In leveraging MSSP as ‘the chassis for innovation,’ there are over a decades worth of reforms and learnings to build upon. While this program has been more finely tuned more than others, it is not flawless. In future reforms, CMS should primarily focus on preventing the “ratchet effect” through an administratively set benchmark and reducing the administrative burden of quality reporting. These changes will provide CMS with a tool to control spending growth while offering ACOs a viable business model, as well as reduce the administrative costs associated with operating an ACO; therefore, making the program more attractive to participants. A more attractive, sustainable program gives CMS the ability to reduce the growth of prices within Traditional Medicare because providers are less dependent on fees for their services. Because all healthcare prices are linked to Medicare prices, overall price growth - the driver of our expensive healthcare system - will decrease.

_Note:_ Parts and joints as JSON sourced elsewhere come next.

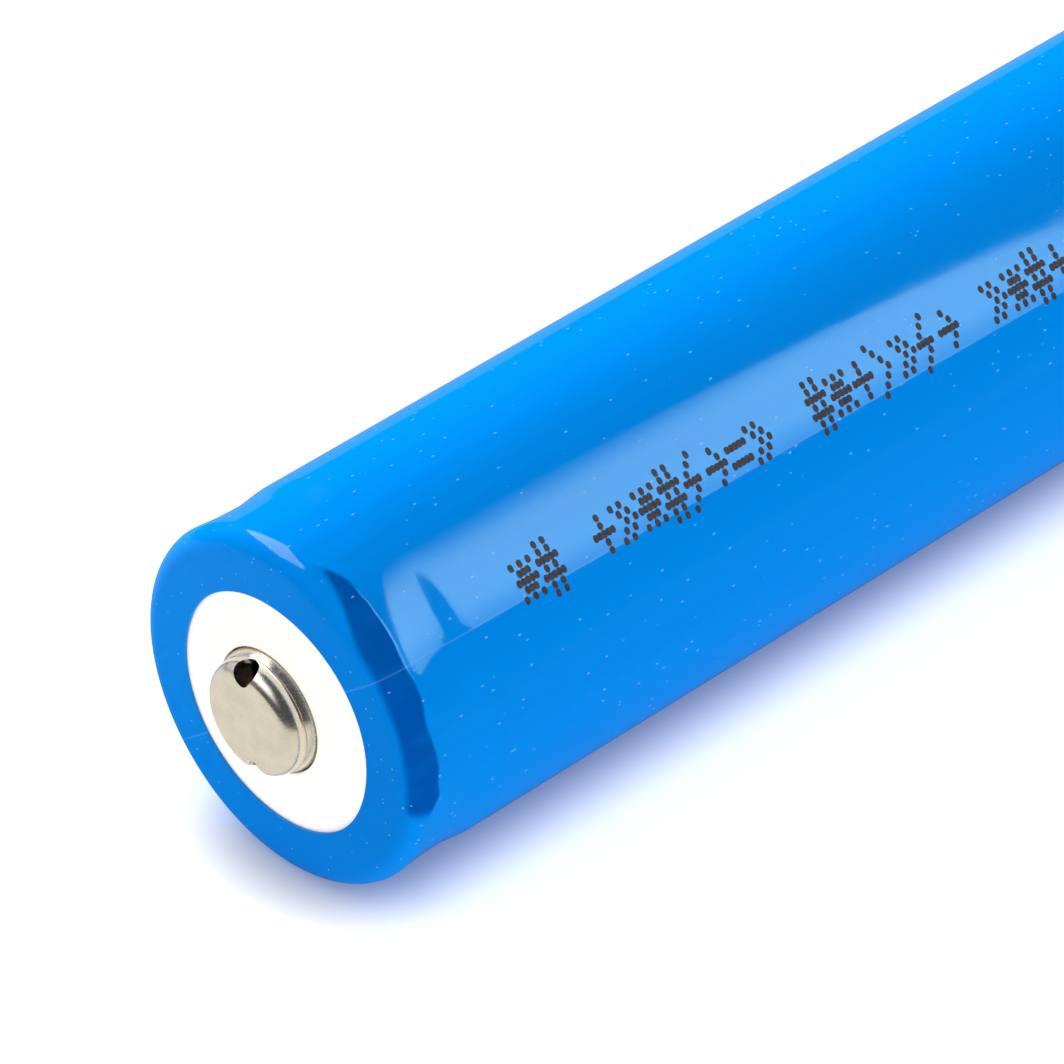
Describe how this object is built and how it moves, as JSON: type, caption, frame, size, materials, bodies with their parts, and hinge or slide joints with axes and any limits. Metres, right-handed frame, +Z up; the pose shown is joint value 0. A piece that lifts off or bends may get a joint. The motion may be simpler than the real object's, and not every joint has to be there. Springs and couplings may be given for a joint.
{
  "type": "cylindrical battery cell",
  "caption": "Round lithium-ion cell with a raised positive button, white washer, crimped steel can and glossy blue shrink sleeve, with wound electrodes, tabs and a safety vent inside.",
  "frame": {"origin": "bottom centre of the cell's bounding box, on the surface the cell lies on", "axes": "+Z up; the cell's axis is parallel to Y at Z = 9.2 mm; the positive button points to -Y and the flat negative end to +Y"},
  "size_m": [0.0184, 0.0666, 0.0184],
  "materials": {
    "sleeve_film": "glossy blue shrink film",
    "washer_card": "matt white insulating card",
    "can_nickel": "nickel-plated steel, satin",
    "cap_nickel": "nickel-plated steel, fine brushed flat and bright shoulder",
    "gasket_plastic": "milky polypropylene",
    "ptc_grey": "dark filled polymer between plated faces",
    "disc_aluminium": "bright rolled aluminium",
    "cid_plastic": "red-brown moulded plastic",
    "separator_film": "white microporous film",
    "cathode_coating": "black pressed coating on aluminium foil",
    "anode_coating": "dark graphite coating on copper foil",
    "winding_tape_green": "green polyester tape",
    "tab_aluminium": "soft aluminium strip",
    "tab_nickel": "nickel strip",
    "tab_tape_amber": "amber polyimide tape",
    "insulator_card": "tan insulating card",
    "pin_steel": "rolled steel tube"
  },
  "bodies": {
    "root": {"outer_sleeve": "sleeve_film", "top_insulator_washer": "washer_card", "steel_can": "can_nickel", "crimp_gasket": "gasket_plastic", "positive_cap": "cap_nickel", "ptc_ring": "ptc_grey", "rupture_disc": "disc_aluminium", "cid_insulator_ring": "cid_plastic", "cid_contact_disc": "disc_aluminium", "cathode_tab": "tab_aluminium", "cathode_tab_tape": "tab_tape_amber", "top_insulator_disc": "insulator_card", "separator_inner": "separator_film", "separator_outer": "separator_film", "cathode_sheet": "cathode_coating", "anode_sheet": "anode_coating", "winding_tape": "winding_tape_green", "anode_tab": "tab_nickel", "anode_tab_tape": "tab_tape_amber", "bottom_insulator_disc": "insulator_card", "centre_pin": "pin_steel"}
  },
  "joints": []
}
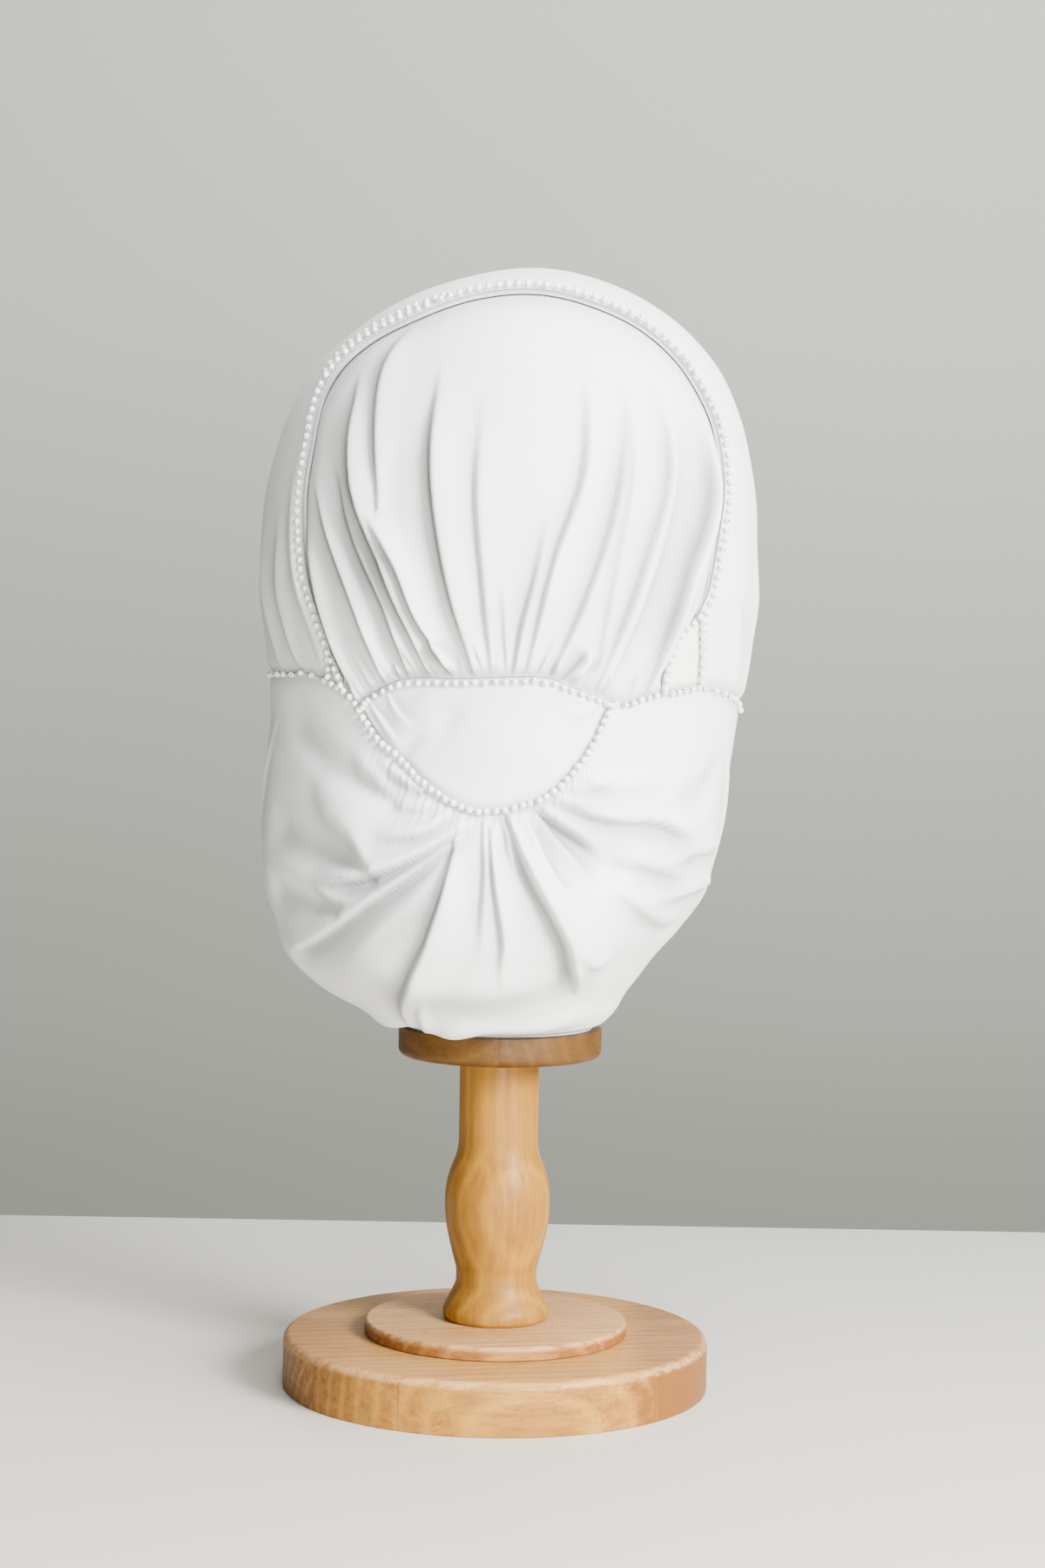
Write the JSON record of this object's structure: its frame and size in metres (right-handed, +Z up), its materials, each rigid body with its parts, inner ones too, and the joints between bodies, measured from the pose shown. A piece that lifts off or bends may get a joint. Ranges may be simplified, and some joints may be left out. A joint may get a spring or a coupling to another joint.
{
  "type": "pleated turban on turned wooden stand",
  "caption": "Pleated white bridal turban with gathered crown, nape yoke and puffed neck bag, resting on a turned wooden stand.",
  "frame": {"origin": "centre of the stand base's underside, on the floor", "axes": "+Z up the stand's axis, -Y towards the gathered back of the turban, +Y out of the face opening, +X to the wearer's right"},
  "size_m": [0.1993, 0.181, 0.4499],
  "materials": {
    "cloth": "white satin crepe with a soft sheen",
    "gusset_cloth": "plain ivory cloth, a little creamier than the rest",
    "wood": "pale turned rubberwood under satin varnish"
  },
  "bodies": {
    "root": {"crown_panel": "cloth", "front_band": "cloth", "nape_yoke": "cloth", "neck_bag": "cloth", "gusset_left": "gusset_cloth", "gusset_right": "gusset_cloth", "stand_base": "wood", "stand_step": "wood", "stand_column": "wood", "stand_top_disc": "wood"}
  },
  "joints": []
}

“If a goal of the program is to control spending growth and if the MSSP gives Medicare a mechanism to set spending growth to desirable rates, the program will be a success; it would fulfill the task at hand, even if precise savings remain unknown… Short of a mandate, participation in the MSSP becomes de facto mandatory when the fee-for-service alternative becomes sufficiently less attractive.”
Both CMS and ACOs are aligned in trying to build a program with long-term stability and predictability. A significant threat to this stability is the “ratchet effect,” by which benchmarks are rebased and lowered due to savings achieved in the previous cycle. CMS has addressed this problem by adding the prior savings adjustment, which adds savings from the previous cycle into the rebased benchmark. This add-back is capped at 50% of savings generated, which cannot exceed 5% of national FFS spending.
A similar, significant threat to this program is the “regional ratchet effect” or “rural glitch.” When an ACO has substantial market penetration and generates savings, the regional average declines, which in turn negatively affects their benchmark. This problem is currently being solved by the regional FFS adjustment, by which an ACO’s benchmark is increased if they are more efficient than their region. Similar to the prior savings adjustment, it is capped at 5% of national FFS spending.
While there are a few ways to address these two problems, NAACOS recommends the following methodology: “Create a hybrid with the current regional adjustment. CMS would continue to weigh the regional adjustment at 50% for ACOs that are lower spending compared to their region. CMS would also add back 100% of ACOs’ prior savings achieved ABOVE the ACO’s regional adjustment, which we call ‘incremental savings.’
In moving toward an administratively set benchmark, CMS must base the the trend on an ACO’s region, as it is more reflective of spending growth than national trend. Removing national components of the trend (aka three-way blend) and removing ACO-assigned beneficiaries from regional comparison groups will create an administratively set benchmark that more accurately describes an ACO’s performance.
In reforming quality measures within MSSP, there are a number of more conservative approaches that put Band-Aids on the wound of larger problem. CMS must overhaul the quality measurement system within MSSP, lessening the administrative costs associated with VBC.
ACO REACH (requires 4 quality measures for Standard ACOs) and CKCC (requires 3) have experimented with more streamlined approaches. In REACH, 3 of the 4 measure are calculated using CMS administrative claims data, lessening the administrative burden for ACOs. Following REACH’s lead, CMS should require these four quality measures:
This approach lessens the time burden for ACOs and administrative costs throughout the system, while ensuring high-quality care to patients. These changes will allow ACOs to operate more efficiently and reduce downstream costs for patients.
Upping the data reporting standards: MSSP reports are not useful without a lot of manipulation and assumptions. These activities also increase administrative costs. Both MSSP and REACH supply ACOs with detailed monthly claims data via the Claim and Claim Line Feed (CCLF) reporting package. In addition, REACH provides monthly summarized data on risk scores, membership, and expenditures, whereas MSSP offers summarized data only quarterly.